The addition with its vaulted ceiling doubled the size of the house and included a great room with a fireplace and a spiral staircase to a loft, two half-baths and a full bath, and a basement workspace for her business, Bare Root Design Studio. There are three bedrooms and two more baths in the older sections of the house.

Gracia renovated the kitchen in the 1900 wing in 2019, installing forest green cabinetry with white marble countertops and backsplashes. She ordered new appliances, including a high-tech coffee maker and steam oven, but kept the La Cornue stove.

In planning her home’s decor, Gracia said she did not want to “overpower with modern design.” She integrated the different sections with warm-toned wood furniture, wood trims, and white and red oak flooring.

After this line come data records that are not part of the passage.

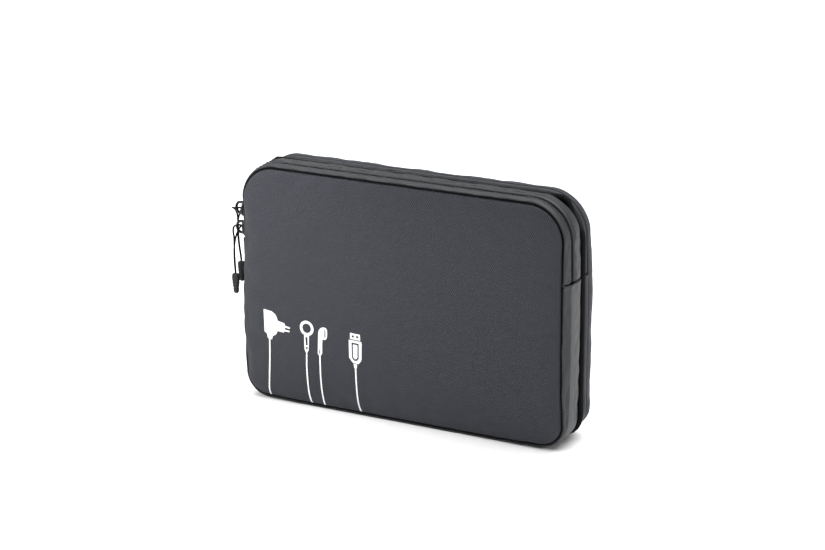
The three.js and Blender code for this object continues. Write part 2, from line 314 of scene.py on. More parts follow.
def ribbed_elastic(name, dark, light, pitch):
    nodes = Nodes(name, light, 0.8, sheen=0.2, specular=0.25)
    u, v = nodes.uv()
    rib = wave(nodes, v, pitch)
    pick = wave(nodes, u, pitch * 0.45)
    height = nodes.weighted((rib, 0.75), (pick, 0.25))
    nodes.ramp(height, dark, light, 0.1, 0.9)
    nodes.bump(height, 0.25 * MM)
    return nodes.material


def braided_cord(name, dark, light):
    nodes = Nodes(name, light, 0.8, specular=0.12)
    split = nodes.add("ShaderNodeSeparateXYZ")
    nodes.join(nodes.place(), split.inputs[0])
    x, y, z = split.outputs
    one = wave(nodes, nodes.math("ADD", z, nodes.math("ADD", x, y)), 0.9 * MM)
    two = wave(nodes, nodes.math("SUBTRACT", z, nodes.math("ADD", x, y)), 0.9 * MM)
    braid = nodes.math("MAXIMUM", one, two)
    nodes.ramp(braid, dark, light, 0.3, 1.0)
    nodes.bump(braid, 0.12 * MM)
    return nodes.material


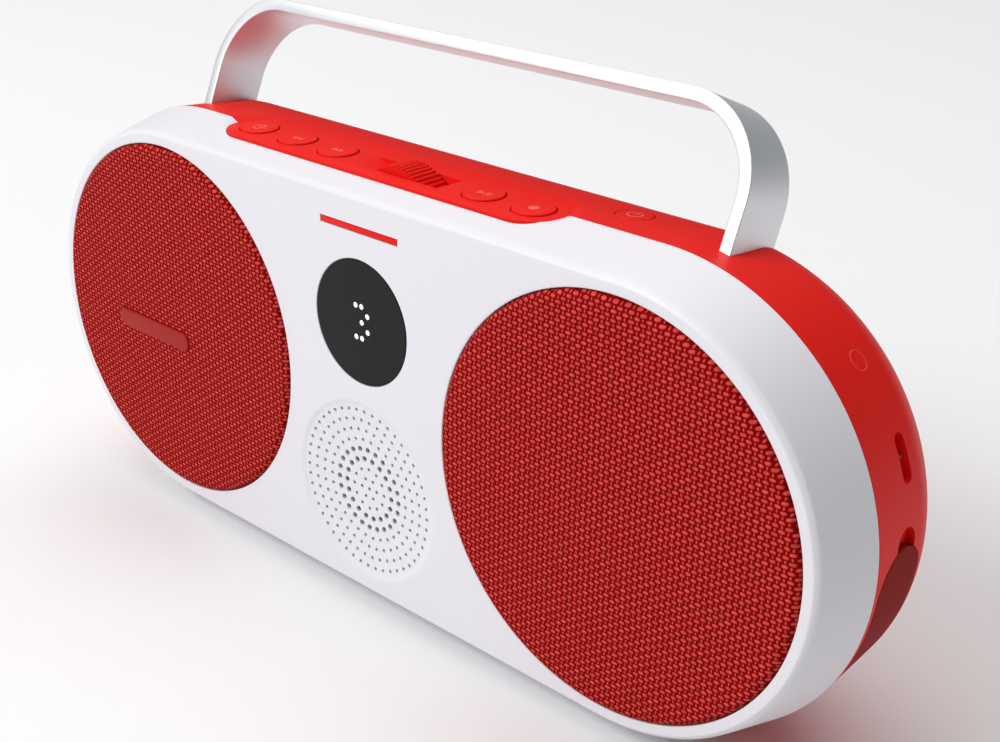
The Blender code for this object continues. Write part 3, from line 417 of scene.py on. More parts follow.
def rounded(low: Pair, high: Pair, radius: float, steps: int) -> list[Pair]:
    """A rectangle with rounded corners.

    Args:
        low: its corner with the least x and y.
        high: the opposite corner.
        radius: of each rounded corner.
        steps: how many straight pieces each corner has.

    Returns:
        The outline's points.
    """
    points = []
    for x, y, start in ((high[0] - radius, low[1] + radius, 270), (high[0] - radius, high[1] - radius, 0),
                        (low[0] + radius, high[1] - radius, 90), (low[0] + radius, low[1] + radius, 180)):
        points += arc((x, y), radius, start, start + 90, steps)
    return points


def stadium(left: float, right: float, radius: float, steps: int, level: float = 0.0) -> list[Pair]:
    """A long outline with round ends, whose arc centres are at left and right."""
    return arc((right, level), radius, -90, 90, steps) + arc((left, level), radius, 90, 270, steps)


def smooth(value: float) -> float:
    """A smooth step from 0 to 1 over the same range."""
    held = min(max(value, 0.0), 1.0)
    return held * held * (3.0 - 2.0 * held)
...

The heating system uses vintage embossed metal radiators.

» READ MORE: Restoring a Victorian in one of Philadelphia’s first planned suburbs

Gracia, who comes from Hispanic descent, grew up in South Texas. It was not a culture that had people paying for luxury services such as interior designers, she said.

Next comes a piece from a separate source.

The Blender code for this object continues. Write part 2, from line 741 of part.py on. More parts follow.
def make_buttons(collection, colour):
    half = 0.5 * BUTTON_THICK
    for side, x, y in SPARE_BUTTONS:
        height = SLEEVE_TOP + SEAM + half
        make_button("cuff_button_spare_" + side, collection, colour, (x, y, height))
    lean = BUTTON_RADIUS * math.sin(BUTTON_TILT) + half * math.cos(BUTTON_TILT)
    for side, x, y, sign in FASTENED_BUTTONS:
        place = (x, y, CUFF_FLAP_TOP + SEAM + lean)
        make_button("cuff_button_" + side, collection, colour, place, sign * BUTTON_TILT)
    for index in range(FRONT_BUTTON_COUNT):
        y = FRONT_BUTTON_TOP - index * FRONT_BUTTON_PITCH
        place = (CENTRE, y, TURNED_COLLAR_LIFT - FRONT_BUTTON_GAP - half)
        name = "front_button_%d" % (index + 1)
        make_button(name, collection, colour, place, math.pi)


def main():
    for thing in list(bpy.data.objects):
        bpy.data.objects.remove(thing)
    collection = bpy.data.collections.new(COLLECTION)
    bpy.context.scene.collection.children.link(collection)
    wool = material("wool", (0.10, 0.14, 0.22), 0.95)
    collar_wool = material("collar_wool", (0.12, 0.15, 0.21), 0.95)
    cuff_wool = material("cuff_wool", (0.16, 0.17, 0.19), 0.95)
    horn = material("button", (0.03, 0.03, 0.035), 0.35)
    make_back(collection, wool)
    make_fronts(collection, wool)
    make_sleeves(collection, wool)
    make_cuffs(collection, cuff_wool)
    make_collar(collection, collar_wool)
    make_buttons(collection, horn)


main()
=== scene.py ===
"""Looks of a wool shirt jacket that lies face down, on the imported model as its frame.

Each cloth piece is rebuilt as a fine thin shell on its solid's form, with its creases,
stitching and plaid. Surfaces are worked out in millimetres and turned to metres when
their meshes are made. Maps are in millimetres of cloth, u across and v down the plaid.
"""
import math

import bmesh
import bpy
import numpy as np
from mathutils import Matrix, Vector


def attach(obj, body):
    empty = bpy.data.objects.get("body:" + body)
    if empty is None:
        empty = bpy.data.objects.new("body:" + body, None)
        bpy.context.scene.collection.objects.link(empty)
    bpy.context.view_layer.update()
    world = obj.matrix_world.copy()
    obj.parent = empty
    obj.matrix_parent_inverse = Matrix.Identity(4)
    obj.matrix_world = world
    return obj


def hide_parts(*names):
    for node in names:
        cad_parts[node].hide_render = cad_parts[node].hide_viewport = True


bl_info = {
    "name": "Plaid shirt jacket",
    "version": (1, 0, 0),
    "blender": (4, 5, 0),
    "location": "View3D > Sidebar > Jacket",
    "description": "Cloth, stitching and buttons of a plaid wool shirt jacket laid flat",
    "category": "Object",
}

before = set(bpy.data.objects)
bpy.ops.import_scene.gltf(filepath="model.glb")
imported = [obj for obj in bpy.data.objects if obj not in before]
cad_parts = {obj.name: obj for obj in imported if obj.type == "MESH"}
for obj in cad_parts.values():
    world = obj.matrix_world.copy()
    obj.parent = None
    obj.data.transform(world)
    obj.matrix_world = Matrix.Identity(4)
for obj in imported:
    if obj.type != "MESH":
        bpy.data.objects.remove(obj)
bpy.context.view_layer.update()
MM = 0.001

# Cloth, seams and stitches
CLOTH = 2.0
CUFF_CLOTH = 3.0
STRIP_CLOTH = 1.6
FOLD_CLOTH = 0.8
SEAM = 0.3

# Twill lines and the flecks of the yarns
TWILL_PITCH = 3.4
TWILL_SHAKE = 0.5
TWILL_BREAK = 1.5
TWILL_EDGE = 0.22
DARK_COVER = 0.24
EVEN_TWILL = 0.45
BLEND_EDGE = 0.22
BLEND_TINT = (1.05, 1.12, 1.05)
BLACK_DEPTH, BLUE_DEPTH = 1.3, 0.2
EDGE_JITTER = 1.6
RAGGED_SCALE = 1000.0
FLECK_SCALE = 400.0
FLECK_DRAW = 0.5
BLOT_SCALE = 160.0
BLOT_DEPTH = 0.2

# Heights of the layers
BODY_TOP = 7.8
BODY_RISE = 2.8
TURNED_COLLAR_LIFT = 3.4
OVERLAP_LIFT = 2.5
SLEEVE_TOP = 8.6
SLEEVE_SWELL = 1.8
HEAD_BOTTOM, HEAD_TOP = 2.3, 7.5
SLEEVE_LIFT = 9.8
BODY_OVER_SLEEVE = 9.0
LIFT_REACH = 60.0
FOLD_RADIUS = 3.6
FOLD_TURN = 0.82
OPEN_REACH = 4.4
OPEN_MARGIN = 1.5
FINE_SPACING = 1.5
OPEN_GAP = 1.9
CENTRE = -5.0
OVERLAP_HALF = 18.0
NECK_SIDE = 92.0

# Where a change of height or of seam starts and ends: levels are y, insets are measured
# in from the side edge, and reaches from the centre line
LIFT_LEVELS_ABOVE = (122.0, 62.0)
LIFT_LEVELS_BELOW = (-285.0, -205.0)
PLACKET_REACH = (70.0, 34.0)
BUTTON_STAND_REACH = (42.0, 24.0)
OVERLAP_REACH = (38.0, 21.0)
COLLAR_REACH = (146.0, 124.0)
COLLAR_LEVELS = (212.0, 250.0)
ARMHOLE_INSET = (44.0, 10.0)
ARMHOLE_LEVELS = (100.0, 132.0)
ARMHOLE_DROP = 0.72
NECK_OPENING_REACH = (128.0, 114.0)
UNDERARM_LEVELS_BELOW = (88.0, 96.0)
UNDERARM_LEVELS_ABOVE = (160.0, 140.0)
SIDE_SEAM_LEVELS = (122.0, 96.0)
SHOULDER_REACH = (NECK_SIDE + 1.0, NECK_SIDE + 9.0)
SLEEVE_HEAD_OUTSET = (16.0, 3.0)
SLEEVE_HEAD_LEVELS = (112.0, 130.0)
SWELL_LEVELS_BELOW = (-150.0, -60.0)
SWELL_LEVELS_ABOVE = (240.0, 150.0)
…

During her marriage, Gracia and her family moved often for her husband’s work. She became her own interior designer, furnishing homes in California, Maryland, New York and Pennsylvania. “I always wanted to live in a pretty house,” she said.

Fortunately, she had a particularly useful decorating skill. Her mother, Julia Alaniz, a seamstress, had taught her to sew. Though now she often has others do the needlework, she loves using a variety of textiles in her home.

The settee is upholstered in emerald green silk velvet. Ottomans in the dining nook are covered in a tiger-patterned velvet. The multicolored striped cushion on the banquette behind the half-moon table complements the charcoal and white stripes on the Schumacher wallpaper.

Pale blue and peach drapes provide chic window treatment while allowing maximum light. Gracia made the pillows strewn on chairs and sofas. She also sewed the leaf-green cushions for the sculptural concrete chair on the patio by the front door. The chair, a concrete table and several planters came from Opiary Studio in Brooklyn.

A large square basket above a fireplace was made by noted weaver Jonathan Kline.

Folk artist Judith Key, whom Gracia found on eBay, painted the whimsical interpretation of Washington Crossing the Delaware. Another work by Key, a painting of a village by a river, hangs nearby.

A decorative piece of tinware by Pennsylvania artist Deborah Sielski shimmers above a tiger maple desk.

“I work with fantastic artisans,” Gracia said. “I am always on the hunt for the guy working out of his shop.”

Though she has owned other homes, the tumbledown Newtown property has been her biggest challenge.

“This was the beginning of a pilgrimage,” she said. Over the last dozen years both house and owner “acquired patience, authenticity, and peace.”